One batch tells you what to change. The second batch is usually better. That is why cookies are the perfect Solar Baked training food.

Step 1

Pick a clear window

Choose strong, direct sun. Late afternoon, clouds, marine layer, shade, and wind all weaken the bake.

Step 2

Preheat the cooker

Let the oven build heat before loading dough. A cold start gives soft, pale, slow cookies.

Step 3

Portion evenly

Make the cookies similar in size so the batch finishes together. Uneven dough makes uneven solar results.

Step 4

Load quickly

Open the oven, slide in the tray, close it, and get back to heat capture. Speed matters.

Step 5

Re-aim the oven

Cookies may bake faster than bread, but the sun still moves.
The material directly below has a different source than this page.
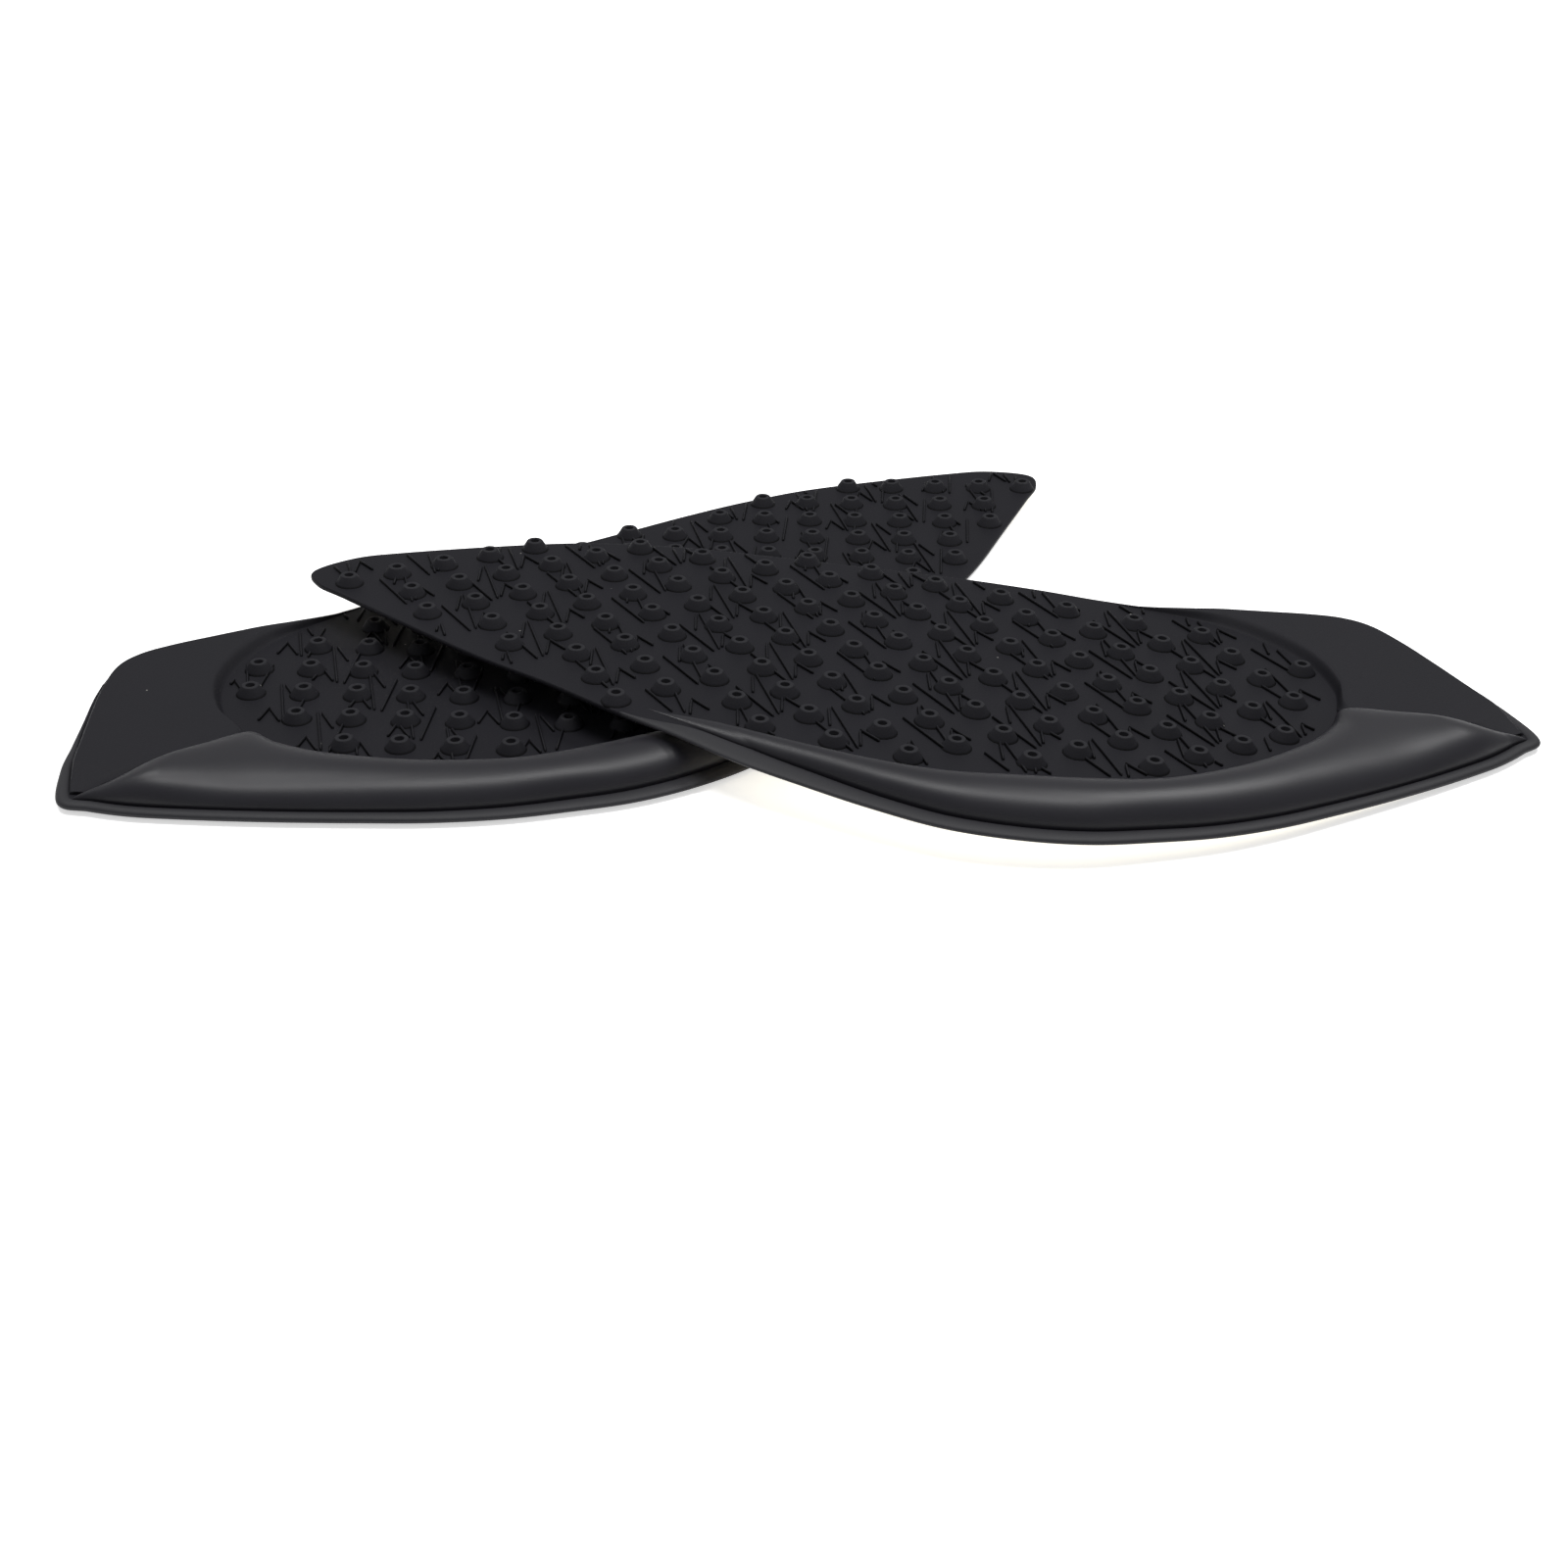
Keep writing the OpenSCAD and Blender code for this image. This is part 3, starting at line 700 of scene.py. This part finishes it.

Keep the oven pointed at the heat.

Step 6

Rest before judging

Solar cookies may firm up after removal. Give them a short rest before calling the batch a failure.

Troubleshooting

Cookie failures are useful data.

A bad first batch is not a defeat. It is a temperature report. Cookies tell you quickly whether the oven is under-heated, over-opened, poorly aimed, or using the wrong pan.

Problem Likely cause Fix
Pale cookies Oven too cool or tray too shiny Preheat longer, use dark tray, improve aiming.
Dry cookies Long low-temperature bake Increase heat capture and shorten the batch.
Burned bottoms Hot pan or concentrated heat spot Raise tray, rotate carefully, use parchment if suitable.
Doughy centers Cookies too large or oven not hot enough Make smaller portions and preheat harder.
Uneven batch Poor sun aim or uneven dough size Portion consistently and re-aim during the bake.

The cookie standard

A solar cookie should taste like a cookie, not an excuse.

The point is not to say, “Well, it was solar.” The point is to make a cookie good enough that the solar part becomes the surprise, not the apology.

Keep notes on batch size, tray color, oven temperature, sun conditions, and timing. The improvements come quickly because cookies are easy to repeat.

  • Make the first batch small.
  • Use one dough recipe until the oven is understood.
  • Change one variable at a time.
  • Compare dark pan versus shiny pan.
  • Serve the best batch warm.

Fun factor

Cookies make solar cooking social.

Nobody wants a lecture before dessert. Put solar cookies on a table and the conversation starts itself. Kids ask how it works. Adults ask how hot the oven got. Skeptics ask for another cookie.

That is the Solar Baked advantage: the food does the talking.

Best demo idea

The two-batch challenge.

Bake one tray early, take notes, adjust the oven, then bake a second tray. The second tray should prove that solar baking is a skill, not luck.

  • Batch one: learn the oven.
  • Batch two: improve the aim and timing.
  • Serve both and compare.
  • Let the better cookie win the crowd.

Simple safety

Cookies are friendly. Hot trays are not.

A solar oven can still burn hands, melt materials, and create very hot glass or metal. Treat the cooker like a real oven because it is one.

Use gloves

Trays, glass, cookware, and oven chambers can get hotter than expected.

Watch sugar

Sugar can burn and stick. Clean trays before residue becomes the next batch’s problem.

Control the crowd

Solar cooking attracts curious people. Keep children away from hot surfaces and bright reflectors.

Solar Baked

The first cookie proves the sun can bake. The second cookie proves you can.

Start simple, preheat well, use a dark tray, and take notes. Solar cookies are where the Solar Baked idea becomes delicious.